6. The settlement and concessions agreed to by the Bonhams in this Stipulation will not apply if the Trustee fails to pay over to Steve A. Bonham that sum described in Paragraph 3.

7. The Trustee agrees, recognizes and stipulates that the monies to be paid over to Steve A. Bonham under this settlement agreement are proceeds of Steve A. Bonham’s homestead exemption and equitable interests in the subject property and, so long as those proceeds or the products of them are held by him, they are exempt from levy and execution by the Trustee.

8. The Bonhams, if they wish and with no requirement that they do so, may on three (3) days written notice to the Trustee vacate and surrender the property to the Trustee at any time prior to the closing of any sale of the property. Until the Bonhams vacate and surrender the property to the Trustee, the Bonhams will remain liable for the rental payment obligations to Alaska USA Federal Credit Union.

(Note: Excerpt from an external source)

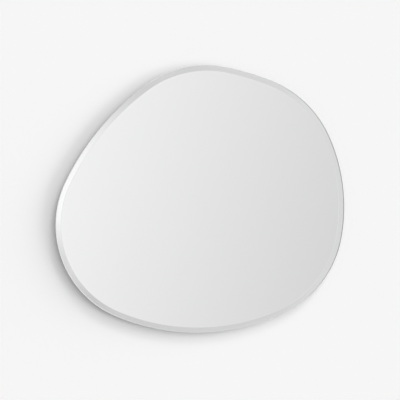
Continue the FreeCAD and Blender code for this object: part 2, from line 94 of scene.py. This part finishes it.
# The photograph: its width on the wall, the point of the wall at its middle, and its lens.
VIEW_WIDTH = 1.108
VIEW_CENTRE = Vector((-0.0096, 0, -0.1384))
LENS_MM = 300
SENSOR_MM = 36

# Wall and floor: half their breadths, the floor's depth below the origin, their own glow, which
# stands for light that reaches them evenly, and the paint that the lamps light.
WALL_HALF = 1.6
FLOOR_HALF = 9
FLOOR_DROP = 1.4
WALL_GLOW = 0.281
FLOOR_GLOW = 0.085
STAGE_PAINT = (0.8, 0.8, 0.8, 1)

# Lamps: how far each stands off the line straight out from the wall, its direction round that
# line from the right upwards, and its breadth, all in degrees, and its strength. Four light
# the front from the right, and two light the back through the wall.
LAMPS = {
    "main_lamp": {"off": 37.4, "round": 33.8, "breadth": 65, "strength": 1.57},
    "side_lamp": {"off": 81.1, "round": 14.7, "breadth": 33, "strength": 2.62},
    "lower_lamp": {"off": 63.9, "round": -11.9, "breadth": 19, "strength": 0.84},
    "upper_lamp": {"off": 61.5, "round": 61.9, "breadth": 12, "strength": 0.46},
    "rear_lamp": {"off": 133, "round": 59, "breadth": 30, "strength": 2.0},
    "rear_fill": {"off": 137, "round": 168, "breadth": 110, "strength": 0.8},
}

# Light rays count their bounces in whole numbers, and these part none from one, and one from
# more.
NO_BOUNCE = 0.5
ONE_BOUNCE = 1.5

# The world's own light, and the level behind wall and floor.
AMBIENT = 0.08
PALE = 0.9216

# The studio that glass and metal reflect. A level is its brightness, and a place is how far to
# the right and up a direction points for each unit of its whole length. A pair of numbers is
# where a part begins and where it is whole, or where it begins to fade and has gone.
SCREEN = {"level": 0.80, "across": -2.5, "up": 0.8, "edge": (0.07, 0.11)}
ROOM = {"level": 0.641, "across": -0.46, "up": -0.08}
PANELS = [
    {"place": (0.122, -0.046), "tall": 2.0, "edge": (0.012, 0.05), "level": 0.46},
    {"place": (0.117, 0.053), "tall": 1.0, "edge": (0.0, 0.07), "level": 0.15},
]
FAR_LEVEL = 0.66
FAR_EDGE = (0.22, 0.32)
BANDS = {"below": (-0.2, -0.3), "right": 9.0, "up": 6.0, "phase": 2.2, "level": 0.2}
FLAG = {"left": (-0.155, -0.22), "tall": (0.35, 0.25), "level": -0.5}
RIGHT_LIGHT = {"starts": (0.15, 0.25), "ends": (0.5, 0.64), "level": 0.5}
TOP_LIGHT = {"starts": (0.17, 0.27), "ends": (0.45, 0.65), "level": 0.3}
SPOTS = [
    {"place": (-0.32, -0.33), "tall": 1.0, "edge": (0.0, 0.26), "level": -0.45},
    {"place": (0.45, -0.35), "tall": 1.0, "edge": (0.0, 0.35), "level": -0.6},
    {"place": (-0.06, -0.5), "tall": 2.0, "edge": (0.0, 0.2), "level": 0.4},
]
DARKEST = 0.03
REAR = {"level": 0.62, "up": 0.65}
FRONT_EDGE = (0.0, 0.3)


# ---- node helpers ------------------------------------------------------------------------

def add(tree, kind, inputs=None, **settings):
    """Adds a node. Its inputs are numbers, colours or other nodes' sockets, by name or index."""
    node = tree.nodes.new(kind)
    for name, setting in settings.items():
        setattr(node, name, setting)
    for name, given in (inputs or {}).items():
        if isinstance(given, bpy.types.NodeSocket):
            tree.links.new(given, node.inputs[name])
        else:
            node.inputs[name].default_value = given
    return node


def maths(tree, operation, *values):
    """The result of a maths node on numbers or sockets."""
    return add(tree, "ShaderNodeMath", dict(enumerate(values)), operation=operation).outputs[0]


def ease(tree, value, low, high, start=0, end=1):
    """Goes smoothly from start to end as a value goes from low to high."""
    inputs = {"Value": value, "From Min": low, "From Max": high, "To Min": start, "To Max": end}
    return add(tree, "ShaderNodeMapRange", inputs, interpolation_type="SMOOTHSTEP").outputs[0]


def blend(tree, factor, first, second):
    """A number between two numbers or sockets."""
    return add(tree, "ShaderNodeMix", {"Factor": factor, "A": first, "B": second},
               data_type="FLOAT").outputs["Result"]


def blend_colours(tree, factor, first, second):
    """A colour between two colours."""
    mix = add(tree, "ShaderNodeMix", {"Factor": factor}, data_type="RGBA")
    for name, colour in (("A", first), ("B", second)):
        if isinstance(colour, bpy.types.NodeSocket):
            tree.links.new(colour, mix.inputs[name])
        else:
            mix.inputs[name].default_value = (*colour, 1)
    return mix.outputs["Result"]


def new_material(name):
    """A material, its node tree and its main shader."""
    material = bpy.data.materials.new(name)
    material.use_nodes = True
    tree = material.node_tree
    return material, tree, tree.nodes["Principled BSDF"]


def in_place(tree, stretch=(1, 1, 1)):
    """The object's own coordinates, in metres, stretched where a pattern has a direction."""
    spot = add(tree, "ShaderNodeTexCoord").outputs["Object"]
    return add(tree, "ShaderNodeMapping", {"Vector": spot, "Scale": stretch}).outputs[0]


def noise(tree, place, waves, detail=3, roughness=0.5):
    """A noise pattern with so many waves to the metre."""
    inputs = {"Vector": place, "Scale": waves, "Detail": detail, "Roughness": roughness}
    return add(tree, "ShaderNodeTexNoise", inputs).outputs[0]


def relief(tree, shader, height, depth, strength=1.0):
    """Bumps a shader's surface by a pattern of so many metres from low to high."""
    bump = add(tree, "ShaderNodeBump",
               {"Height": height, "Distance": depth, "Strength": strength})
    tree.links.new(bump.outputs[0], shader.inputs["Normal"])


# ---- stage -------------------------------------------------------------------------------

def plane(name, corners, material):
    """A flat square that isn't part of the mirror."""
    mesh = bpy.data.meshes.new(name)
    mesh.from_pydata(corners, [], [(0, 1, 2, 3)])
    mesh.materials.append(material)
    made = bpy.data.objects.new(name, mesh)
    bpy.context.scene.collection.objects.link(made)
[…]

9. Provided the Bonhams meet the other terms and conditions of this stipulation, the Trustee will surrender any claims against the Bonhams or either of them individually for unpaid fines and sanctions imposed upon them in this adversary action.

10. This settlement is a part of a global settlement between the Trustee and Steve A. Bonham. By the terms of the global settlement, the Trustee and Steve A. Bonham intend to settle and resolve all open issues between them. Steve A. Bonham and the Trustee pledge themselves to work to obtain court approval of that global settlement. However, if the court fails to grant approval of that global settlement, it shall not affect this settlement in this adversary proceeding, and this settlement shall not be affected or impaired.

 

 

DATED at Fairbanks, Alaska this ____ day of June, 1998.

/s/ Larry D. Compton,
Trustee and Plaintiff

DATED at Fairbanks, Alaska this ____ day of June, 1998.

/s/ Steve A. Bonham,
Defendant

DATED at Fairbanks, Alaska this ____ day of June, 1998.